Tarih hatalarımız devam ediyor

Tarihi bir hata işlediğimizi düşünüyorum. Ermeni tehcir meselesinde Osmanlının hatasını tekrarlıyoruz. Bu hata, kısacası Ermenilerin silaha sarılmış ve cephe gerisinde gençleri asker olan köylerde çocuk, kadın, yaşlı demeden onları katletmelerini dile getirmeyişimiz. Öyle ya bütün İslam ülkelerine, Halifenin tebelası içindeki Hıristiyan unsurların Müslümanları öldürebiliniyor mesajı verilemezdi. Rusya, Balkan savaşından yorgun düşen Osmanlının Kafkasya’da bulunan arazilerini kolayca alabileceğini düşünerek, o bölgedeki ermeni nüfusun bir kısmını taşeron olarak kullandı. Fransa, Ermeni diasporasına hür bir Ermeni devletinin kurulmasına angaje olduğundan kışkırtmaları en üst perdeden yapıyordu. Etrafa yayılan mesaj Ermeniler mazlum, Türkler gaddar. Zaten Hıristiyan Avrupa’da Türklere karşı birliği sağlamak için böyle sloganlara ihtiyaç vardı. Bu tür söylemler Selçukluların, haçlı seferlerini kestiği andan sonra başlamıştı zaten.

Biz çok net olarak tehcirden önceki iki yıllık süre içinde Ermeni komitacılarının kaç köyün bütün nüfusunu kılıçtan geçirip, yaktıklarını soralım. Kendi tarih kitaplarında dahi, Taşnaklar’ın yüz binin üzerinde Osmanlı’yı öldürdüklerini yazıyor. Bu açıkça, o dönemlerde o bölgede bir iç harp yaşandığını ortaya koyar.  Ordu bir yandan Ruslarla çarpışıyor, diğer yandan kendisini arkadan vuran Ermeniler ile baş etme zorunluluğunda kalıyordu...
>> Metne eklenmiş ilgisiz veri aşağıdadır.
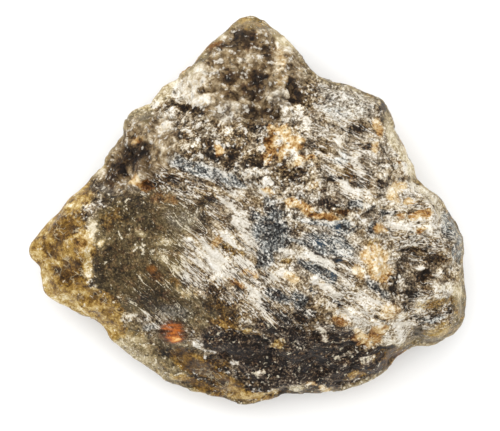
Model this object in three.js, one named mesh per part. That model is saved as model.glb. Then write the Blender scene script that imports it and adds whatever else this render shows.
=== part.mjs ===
// A raw, unpolished piece of labradorite feldspar: one solid, broken on all sides.
// It lies on a flat cleavage face, with its broad, streaked face up.
// Millimetres. +X runs along its length, +Y towards its pointed end, +Z up. The origin is the
// centre of its outline, on the surface that it rests on.
import * as THREE from "three";

const { clamp, degToRad, euclideanModulo, lerp, radToDeg, smoothstep } = THREE.MathUtils;

// ---------------------------------------------------------------- driving dimensions

const THICKNESS = 26; // height of the top over the base, about
const MIDDLE = new THREE.Vector2(0.5, -2.5); // every point of the outline is in sight of it
const RINGS = 28; // rings of vertices from the middle to the rim, on each side
const CROWDING = 0.6; // how far the rings crowd towards the rim, from 0 to 1

// The outline seen from above, clockwise from the pointed end.
const OUTLINE = [
  // the pointed end and its right flank, down to the shoulder
  [0.4, 27.4], [2.1, 26.9], [3.9, 25.6], [5.8, 23.6], [7.6, 21.6], [9.0, 19.7], [10.6, 18.4],
  // the upper right shoulder, and the nick under it
  [12.2, 17.9], [14.0, 17.5], [16.0, 16.8], [18.3, 15.9], [19.7, 15.0], [20.3, 13.2],
  [21.0, 10.7], [22.1, 8.5], [23.0, 6.7], [23.6, 4.2], [25.3, 2.8], [27.1, 1.7],
  // the blunt right end, and the shelf at its foot
  [28.2, -0.6], [29.6, -2.2], [30.4, -4.7], [30.5, -8.3], [30.8, -11.0], [30.7, -15.5],
  [29.4, -17.6], [26.9, -18.7], [23.3, -19.4],
  // the long curved side
  [21.2, -20.9], [18.7, -23.2], [16.0, -24.8], [11.9, -25.7], [10.1, -26.1], [5.6, -25.9],
  [3.3, -26.6], [1.1, -27.2], [-0.7, -27.4], [-3.4, -26.7], [-8.0, -25.7], [-10.7, -24.6],
  [-13.4, -22.8], [-17.0, -20.5], [-19.1, -18.2], [-20.6, -16.0],
  // the honey-coloured left end
  [-21.5, -15.3], [-24.3, -14.4], [-26.7, -13.0], [-28.6, -11.2], [-29.2, -9.2],
  [-29.5, -7.8], [-30.6, -6.5], [-30.7, -5.3], [-29.7, -3.8], [-27.9, -1.5],
  // the straight upper left side, with its two nubs
  [-25.2, 1.4], [-22.9, 3.5], [-20.6, 5.7], [-19.5, 8.0], [-17.7, 10.3], [-17.2, 12.1],
  [-16.1, 13.7], [-14.1, 14.6], [-12.0, 16.8], [-9.3, 18.9], [-7.1, 21.1], [-5.2, 23.2],
  [-2.5, 25.7], [-1.2, 26.9],
].map(([x, y]) => new THREE.Vector2(x, y));

// The rim, where the stone is widest, at bearings in degrees anticlockwise from +X: its height over
// the base, how far the side stands steeply above it and below it, and how steeply (rise over run)
// the stone rises inwards after that.
const RIM = [
  { bearing: 0, height: 12, above: 3.4, below: 4, rise: 1.0 },
  { bearing: 20, height: 13, above: 2.6, below: 3.4, rise: 0.9 },
  { bearing: 45, height: 12, above: 2.2, below: 3, rise: 0.85 },
  { bearing: 75, height: 11, above: 2, below: 2.4, rise: 1.0 },
  { bearing: 90, height: 10, above: 1.4, below: 3.2, rise: 1.25 },
  { bearing: 110, height: 11.5, above: 1.6, below: 2.6, rise: 0.95 },
  { bearing: 140, height: 12, above: 1.8, below: 3.4, rise: 1.0 },
  { bearing: 165, height: 10.5, above: 1.2, below: 2, rise: 0.85 },
  { bearing: 190, height: 9, above: 1.3, below: 1, rise: 0.75 },
  { bearing: 210, height: 8, above: 0.9, below: 1, rise: 0.85 },
  { bearing: 235, height: 6.5, above: 0.8, below: 1.4, rise: 1.15 },
  { bearing: 265, height: 6.5, above: 1.6, below: 2.6, rise: 1.3 },
  { bearing: 290, height: 7.5, above: 2.6, below: 3, rise: 1.5 },
  { bearing: 315, height: 8, above: 2.8, below: 2.6, rise: 1.4 },
  { bearing: 340, height: 10, above: 3.2, below: 3.6, rise: 1.3 },
];
const WALL = { narrowest: 0.5, widest: 2.6 }; // how far in from the rim the steep sides reach
const LEAST_EDGE = 0.3; // slope by which each side at least leaves the rim

// How far the rim wanders up and down, and by what share of themselves its steep sides vary.
const RIM_WANDER = [
  { size: 6, height: 1.1, layer: 6 },
  { size: 2.4, height: 0.5, layer: 2.4 },
];
const SIDES_VARY = { size: 3.6, share: 0.75 };

// The faces that bound the stone above, each through a point [x, y, z] with its slopes along X and Y.
const UPPER_FACES = {
  flatTop: { at: [5, -8, THICKNESS - 1], slope: [0.03, 0.1] },
  cleavageFace: { at: [-13, -5, 17.6], slope: [0.4, 0.16] },
  roughSlope: { at: [0, 5, 24.2], slope: [0.05, -0.56] },
  shoulder: { at: [8, 5, 24.8], slope: [-0.34, -0.4] },
  rightEnd: { at: [14, -5, 24], slope: [-0.42, 0.05] },
  darkFace: { at: [2, -16.4, 22.4], slope: [0.3, 1.35] },
};

// The faces under the stone: the bearing that each looks to, how far from the middle it starts to
// rise from the base plane, and its slope.
const LOWER_FACES = [
  { bearing: 8, start: 19, slope: 0.9 },
  { bearing: 44, start: 12.5, slope: 0.7 },
  { bearing: 84, start: 15, slope: 0.55 },
  { bearing: 134, start: 9.5, slope: 0.8 },
  { bearing: 180, start: 15, slope: 0.45 },
  { bearing: 222, start: 14, slope: 0.5 },
  { bearing: 268, start: 17, slope: 0.85 },
  { bearing: 312, start: 18.5, slope: 0.7 },
];
const LOWER_STEPS = { pitch: 3.2, share: 0.7 }; // cleavage steps in them, parallel to the base
const LOWER_ROUGH = 1.6; // the underside is as lumpy as the top from this height over the base up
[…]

Ordu, cephe gerisini emniyete almak için tehcir (göç ettirme) önerisinde bulundu. Padişah fermanı, tehcir sırasında Ermenilerin mal ve canlarının korunmasını emrediyordu. İkinci Dünya savaşında, Japonya ABD’ye saldırınca, ordu cephe gerisini emniyete almak için San Fransisko’da bulunan Japon ve Çin mahallerindeki insanları ülke içine zorunlu olarak göç ettirdi. Orada bir kara savaşı olmamasına rağmen bu yola başvuruldu. 

Tehcir sırasında ülkede motorlu taşıt yoktu, ulaşım aracı kağnı idi. Tehcir, kağnılar ile haftalarca süren bir yolculukla gerçekleştirildi. Çetin iklim şartlarında birçok Ermeni de yollarda öldü. O çetin iklim şartlarında bir gecede kırk beş bin Osmanlı askeri şehit düşmedi mi? O bölgede sefalet, fukaralık çok yaygındı. İmparatorluk batı, doğu, kuzey ve güneyde savaşmaktan yorgun idi. Vatandaşlarına verebileceği imkânlar çok kısıtlı idi. Şu soru her yer ve platformda sorulmalı. ERMENİLER İLE OSMANLILAR SAVAŞMIYOR MUYDU, Ermeniler ne kadar çok Osmanlı öldürdükleri ile böbürlenmiyor muydu, Osmanlı ordusu Rus cephesinde iken, ERMENİLER CEPHE GERİSİNDE KATLİAM YAPMIYORMUYDU? Bu durumda tehcir kaçınılmaz olmuştu. Tehcir sırasında ordu sistematik bir yok etme politikası gütmemiş, sınırlı sayıda KASTEN ERMENİ ÖLDÜREN ASKERDEN KOMUTANLAR İDAM EDİLMEMİŞLER Mİ? Akrabasını, ailesini Ermeni zulmünde kaybedenler, Ermeni konvoylarına saldırıp bazı kişileri katletmişlerdi. Bu durumu seyreden komutanlarda mahkeme önüne çıkarılmış ve cezalandırılmışlardır. Biz Ermenistan’a soralım, SEN SAVUNMASIZ KADIN, ÇOCUK VE YAŞLILARI KILIÇTAN GEÇİREN KAÇ TAŞNAK KOMİTACISINI YARGILADIN? Cevap yok tabii. Geçmişi tarih yazacak, ama düşünce özgürlüğü verilmeyen tarihçiler resmi tarih veya ısmarlama tarih yazma durumunda kalacaklar.

Bu insanlığa yapılacak büyük ihanetlerden biri olacaktır.